Filter the entries that follow, copying every line in which the word "Identity" appears.

-------

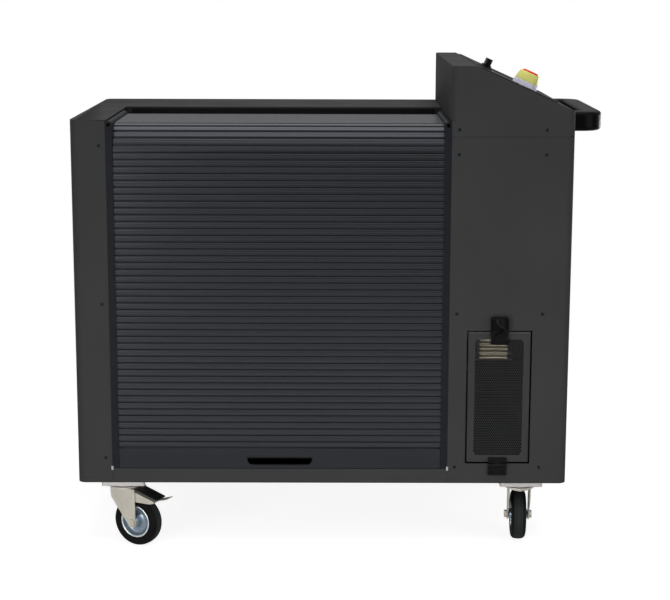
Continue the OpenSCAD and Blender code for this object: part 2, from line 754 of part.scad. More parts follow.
module estop_base() color("#c9c9d4") machine() on_slope(estop_s, estop_y) difference() {
    union() {
        rotate_extrude() polygon([[0, 0], [estop_r, 0], [estop_r, 3], [estop_r - 2, estop_base_h], [0, estop_base_h]]);
        translate([0, 0, -18]) cylinder(r = 11, h = 18 + eps);
    }
    translate([0, 0, -20]) cylinder(r = 7 + run_gap, h = 60);
}

module estop_shroud() color("#d8d24a") machine() on_slope(estop_s, estop_y) translate([0, 0, estop_base_h])
    rotate_extrude() {
        h = estop_h - estop_base_h;
        polygon([[button_r + 2.5, 0], [30, 0], [25.5, h - 1], [25, h], [button_r + 2.5, h]]);
    }

module estop_stem() color("#2a2a2a") machine() on_slope(estop_s, estop_y)
    translate([0, 0, -16]) cylinder(r = 7, h = 16 + estop_h - 12);

module estop_button() color("#c22b24") machine() on_slope(estop_s, estop_y) difference() {
    translate([0, 0, estop_h - 12]) rotate_extrude() {
        polygon([[0, 0], [10, 0], [14, 2], [button_r, 4], [button_r, 14], [button_r - 1.5, 15.5], [0, 16.6]]);
    }
    for (a = [0 : 120 : 240]) rotate(a) translate([11, -1, estop_h + 2.4]) cube([6, 2, 4]);
}

module selector_bezel() color(black) machine() on_slope(selector_s, selector_y) difference() {
    union() {
        cylinder(r1 = selector_r, r2 = selector_r - 2, h = 6);
        translate([0, 0, -22]) cylinder(r = 11, h = 22 + eps);
    }
    translate([0, 0, -10]) cylinder(r = 5 + run_gap, h = 30);
}

module selector_knob() color("#101010") machine() on_slope(selector_s, selector_y) {
    translate([0, 0, -9]) cylinder(r = 5, h = 15.5);
    translate([0, 0, 6 + gap]) cylinder(r = 13, h = 5);
    translate([-8, -15, 11]) linear_extrude(15.5) round_rect(16, 30, 4);
}

// Push handle ------------------------------------------------------------------------

module handle_section() translate([-handle_t / 2, -handle_h / 2]) round_rect(handle_t, handle_h, 10);

module push_handle() color(black) machine() difference() {
    x1 = body_w + handle_out - handle_t / 2;
    union() {
        for (y = bolt_sites) translate([body_w, y, handle_z]) rotate([90, 0, 90])
            linear_extrude(x1 - handle_bend - body_w) handle_section();
        along_y(bolt_sites[0] + handle_bend, bolt_sites[1] - bolt_sites[0] - 2 * handle_bend)
            translate([x1, handle_z]) handle_section();
        translate([x1 - handle_bend, bolt_sites[0] + handle_bend, handle_z]) rotate(-90)
            rotate_extrude(angle = 90) translate([handle_bend, 0]) handle_section();
        translate([x1 - handle_bend, bolt_sites[1] - handle_bend, handle_z])
            rotate_extrude(angle = 90) translate([handle_bend, 0]) handle_section();
    }
    for (y = bolt_sites, z = [handle_z - 10, handle_z + 10]) pin_x(body_w - 1, y, z, 4 + run_gap, 19);
}

module handle_bolts() color("#8a8a8a") machine()
    for (y = bolt_sites, z = [handle_z - 10, handle_z + 10]) {
        pin_x(body_w - sheet_t - eps, y, z, 4, 18 + sheet_t);
        translate([body_w - sheet_t - 5, y, z]) rotate([0, 90, 0]) cylinder(r = 7.5, h = 5, $fn = 6);
    }

module panel_screws() color("#101012") machine() {
    for (s = concat(front_screws, console_screws)) {
        pin_y(s[0], 0 - eps, s[1], 2, s[1] > seam_z ? sheet_t : sheet_t + 7);
        translate([s[0], 0, s[1]]) rotate([90, 0, 0]) cylinder(r1 = 4, r2 = 2.6, h = screw_head);
    }
    for (s = rear_screws) {
        pin_y(s[0], body_d - sheet_t - 7, s[1], 2, sheet_t + 7 + eps);
        translate([s[0], body_d, s[1]]) rotate([-90, 0, 0]) cylinder(r1 = 4, r2 = 2.6, h = screw_head);
    }
}

module mains_gland() color(black) machine() difference() {
    union() {
        pin_y(gland_x, body_d - 20, gland_z, 12, 20 + eps);
        translate([gland_x, body_d - sheet_t, gland_z]) rotate([90, 0, 0]) cylinder(r = 17, h = 6, $fn = 6);
        translate([gland_x, body_d, gland_z]) rotate([-90, 0, 0]) cylinder(r = 16, h = screw_head, $fn = 6);
    }
    pin_y(gland_x, body_d - 21, gland_z, 7, 30);
}

// Casters ----------------------------------------------------------------------------

module caster_plates() color(zinc) for (c = casters) machine() translate([c[0], c[1], 0]) {
    difference() {
        translate([-plate_w / 2, -plate_d / 2, -plate_t]) linear_extrude(plate_t) round_rect(plate_w, plate_d, 5);
        for (x = [-1, 1], y = [-1, 1])
            translate([x * (plate_w / 2 - 12.5), y * (plate_d / 2 - 12.5), -plate_t - 1]) cylinder(r = 5, h = plate_t + 2);
    }
    translate([0, 0, -plate_t - race_h]) cylinder(r = 30, h = race_h + eps);
    translate([0, 0, crown_top - 12]) cylinder(r = kingpin_r, h = 12 - crown_top - plate_t);
    translate([0, 0, crown_top - 10 - gap - 6]) cylinder(r = 9.5, h = 6, $fn = 6);
}

// Outline of a fork leg in the caster's own plane
module leg_shape() {
    top = crown_top - 3;
    polygon([[-27, top], [trail + 7, top], [trail + 8, axle_z + 2], [trail - 13, axle_z - 6], [-24, top - 26]]);
    translate([trail - 2, axle_z]) circle(13);
}

module fork(braked) {
    difference() {
        union() {
            translate([0, 0, crown_top - crown_t]) cylinder(r = crown_r, h = crown_t);
            translate([0, 0, crown_top - 10]) cylinder(r = 24, h = 10);
            for (side = [-1, 1]) translate([0, side * (fork_in + leg_t / 2) + leg_t / 2, 0]) rotate([90, 0, 0])
                linear_extrude(leg_t) leg_shape();
        }
        translate([0, 0, crown_top - 30]) cylinder(r = kingpin_r + run_gap, h = 40);
        pin_y(trail, -40, axle_z, axle_r, 80);
        if (braked) pin_y(lever_s, -40, lever_z, 3 + run_gap, 80);
    }
    // Axle bolt, with its head and its nut
    out = fork_in + leg_t + run_gap;
    pin_y(trail, -out - 4, axle_z, axle_r - run_gap, 2 * out + 8);
    translate([trail, -out, axle_z]) rotate([90, 0, 0]) cylinder(r = 10, h = 7, $fn = 6);
    translate([trail, out, axle_z]) rotate([-90, 0, 0]) cylinder(r = 10, h = 7, $fn = 6);
}

// Half outline of the pressed rim, drawn as radius and width
module rim_shape() {
    w = tyre_w / 2 - 5;
    polygon([
        [axle_r, -fork_in + 1], [13, -fork_in + 1], [14, -w + 4], [rim_r - 8, -3], [rim_r - 4, -w - 2],
        [rim_r, -w - 2], [rim_r, w + 2], [rim_r - 4, w + 2], [rim_r - 8, 3], [14, w - 4],
        [13, fork_in - 1], [axle_r, fork_in - 1]
    ]);
}

// Half outline of the tyre: flat sides and a crowned tread
module tyre_shape() {
    r = 9;
    translate([rim_r, -tyre_w / 2 + 2]) square([6, tyre_w - 4]);
    translate([rim_r + 2, -tyre_w / 2]) square([wheel_d / 2 - rim_r - 2 - r, tyre_w]);
    translate([rim_r + 2, -tyre_w / 2 + r]) square([wheel_d / 2 - rim_r - 2, tyre_w - 2 * r]);
    for (y = [-tyre_w / 2 + r, tyre_w / 2 - r]) translate([wheel_d / 2 - r, y]) circle(r);
}

module at_wheel() translate([trail, 0, axle_z]) rotate([90, 0, 0]) children();

module lever() {
    difference() {
        rotate([90, 0, 0]) translate([0, 0, -lever_w / 2]) linear_extrude(lever_w)
            polygon([[14, -30], [22, -28.3], [44, -28.1], [98, -44.6], [97, -50], [84, -53], [40, -53], [14, -42]]);
        rotate([90, 0, 0]) translate([0, 0, 2 - lever_w / 2]) linear_extrude(lever_w - 4)
            polygon([[13, -32.2], [22, -30.3], [43.5, -30.1], [92, -45.1], [100, -60], [10, -60]]);
        translate([0, 0, -40]) cylinder(r = 13, h = 20);
    }
    rotate([90, 0, 0]) translate([0, 0, -pedal_tip_w / 2]) linear_extrude(pedal_tip_w)
        polygon([[92, -43.9], [99, -46.4], [pedal_tip, -37], [pedal_tip, -35], [99, -44.9]]);
    pin_y(lever_s, -fork_in - leg_t, lever_z, 3, 2 * (fork_in + leg_t));
}

module pedal() rotate([90, 0, 0]) translate([0, 0, -23]) linear_extrude(46)
    polygon([[40, -27.9], [44, -27.9], [98, -44.4], [104, -43], [104, -39.8], [99, -38.3], [48, -22.3], [40, -23.8]]);

module caster_fl_fork() color(zinc) caster_frame(fl) fork(true);
module caster_fl_rim() color(zinc_blue) caster_frame(fl) at_wheel() rotate_extrude() rim_shape();
module caster_fl_tyre() color(black) caster_frame(fl) at_wheel() rotate_extrude() tyre_shape();
module caster_fl_lever() color(zinc) caster_frame(fl) lever();
module caster_fl_pedal() color(black) caster_frame(fl) pedal();
module caster_fr_fork() color(zinc) caster_frame(fr) fork(false);
module caster_fr_rim() color(zinc_blue) caster_frame(fr) at_wheel() rotate_extrude() rim_shape();
module caster_fr_tyre() color(black) caster_frame(fr) at_wheel() rotate_extrude() tyre_shape();
module caster_rl_fork() color(zinc) caster_frame(rl) fork(true);
module caster_rl_rim() color(zinc_blue) caster_frame(rl) at_wheel() rotate_extrude() rim_shape();
module caster_rl_tyre() color(black) caster_frame(rl) at_wheel() rotate_extrude() tyre_shape();
module caster_rl_lever() color(zinc) caster_frame(rl) lever();
module caster_rl_pedal() color(black) caster_frame(rl) pedal();
module caster_rr_fork() color(zinc) caster_frame(rr) fork(false);
module caster_rr_rim() color(zinc_blue) caster_frame(rr) at_wheel() rotate_extrude() rim_shape();
module caster_rr_tyre() color(black) caster_frame(rr) at_wheel() rotate_extrude() tyre_shape();

base_frame();
floor_pan();
left_panel();
right_panel();
console_housing();
top_deck();
deck_seal();
rear_panel();
sill();
bay_liner();
guide_left();
guide_right();
corner_guides();
guide_clips();
curtain_front();
curtain_upper();
bottom_rail();
finger_pull();
filter_door();
hinge_lower_leaf();
hinge_upper_leaf();
hinge_pin();
latch_body();
latch_knob();
condenser();
finned_cooler();
fan_frame();
fan_rotor();
water_tank();
compressor();
laser_source();
power_supply();
display();
estop_base();
estop_shroud();
estop_stem();
estop_button();
selector_bezel();
selector_knob();
push_handle();
handle_bolts();
panel_screws();
mains_gland();
caster_plates();
caster_fl_fork();
caster_fl_rim();
caster_fl_tyre();
caster_fl_lever();
caster_fl_pedal();
caster_fr_fork();
caster_fr_rim();
caster_fr_tyre();
caster_rl_fork();
caster_rl_rim();
caster_rl_tyre();
caster_rl_lever();
caster_rl_pedal();
caster_rr_fork();
caster_rr_rim();
caster_rr_tyre();
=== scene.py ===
"""Finishes and fine pieces of a laser cleaning machine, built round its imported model.

Laid out as an add-on: settings, one operator for each piece or group of like pieces, one for the
stage, and a sidebar panel. Run as a script, it makes everything in order. Metres, +Z up, the front
towards -Y.
"""

import json
import math

import bmesh
import bpy
import numpy as np
from bpy.props import FloatProperty, FloatVectorProperty, PointerProperty
from mathutils import Matrix, Vector
from mathutils.geometry import delaunay_2d_cdt


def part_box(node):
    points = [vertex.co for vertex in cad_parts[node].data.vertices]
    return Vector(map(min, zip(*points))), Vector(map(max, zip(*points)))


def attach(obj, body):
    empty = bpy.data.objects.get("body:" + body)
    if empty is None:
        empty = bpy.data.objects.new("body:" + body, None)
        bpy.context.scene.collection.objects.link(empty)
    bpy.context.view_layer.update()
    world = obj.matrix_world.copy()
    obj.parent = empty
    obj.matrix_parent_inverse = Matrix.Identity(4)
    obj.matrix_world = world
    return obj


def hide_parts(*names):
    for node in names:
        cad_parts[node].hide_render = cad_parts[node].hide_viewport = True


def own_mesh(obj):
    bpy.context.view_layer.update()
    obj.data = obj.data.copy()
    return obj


bl_info = {
    "name": "Laser cleaning machine",
    "version": (1, 0, 0),
    "blender": (4, 5, 0),
    "location": "View3D > Sidebar > Machine",
    "description": "Finishes and fine pieces of a laser cleaning machine on casters",
    "category": "Object",
}

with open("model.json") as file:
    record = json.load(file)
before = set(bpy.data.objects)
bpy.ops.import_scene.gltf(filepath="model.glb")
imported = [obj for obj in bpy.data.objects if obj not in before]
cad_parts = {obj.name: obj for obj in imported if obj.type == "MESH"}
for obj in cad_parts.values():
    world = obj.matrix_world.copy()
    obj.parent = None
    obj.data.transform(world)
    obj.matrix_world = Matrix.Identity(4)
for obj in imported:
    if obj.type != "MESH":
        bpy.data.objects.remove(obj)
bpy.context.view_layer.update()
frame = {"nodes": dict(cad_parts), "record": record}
MM = 0.001
TAU = 2 * math.pi


def linear(code):
    """sRGB hex to linear red, green, blue and alpha."""
    parts = [int(code[i:i + 2], 16) / 255 for i in (1, 3, 5)]
    return tuple(c / 12.92 if c <= 0.04045 else ((c + 0.055) / 1.055) ** 2.4 for c in parts) + (1.0,)


def shade(tone, factor):
    """A lighter or darker version of a linear colour."""
    return tuple(min(1.0, c * factor) for c in tone[:3]) + (1.0,)


WHITE = (1.0, 1.0, 1.0, 1.0)


# Settings ---------------------------------------------------------------------------


def colour(name, description, code):
    """A setting for a colour."""
    return FloatVectorProperty(
        name=name, description=description, default=linear(code), subtype="COLOR", size=4, min=0, max=1
    )


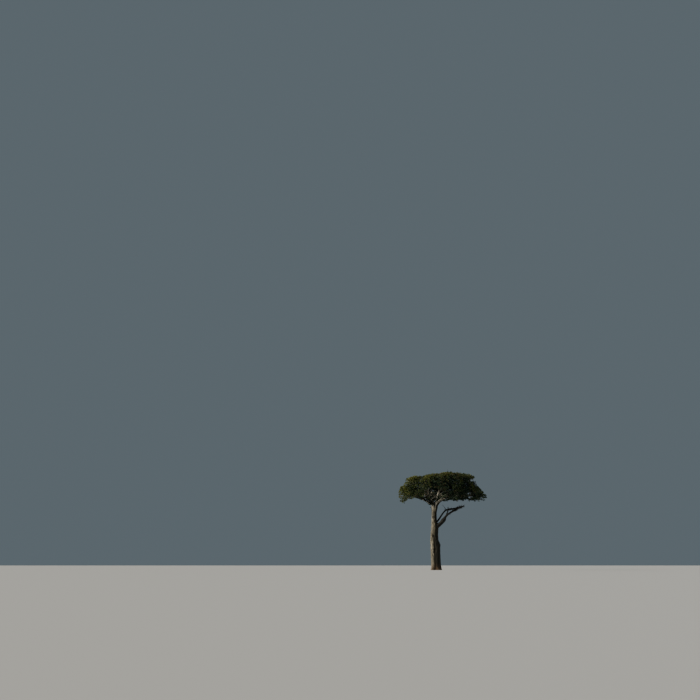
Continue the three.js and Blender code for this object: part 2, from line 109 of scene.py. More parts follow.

-------

# Exercise solution
    obj.matrix_parent_inverse = Matrix.Identity(4)
    obj.matrix_world = Matrix.Identity(4)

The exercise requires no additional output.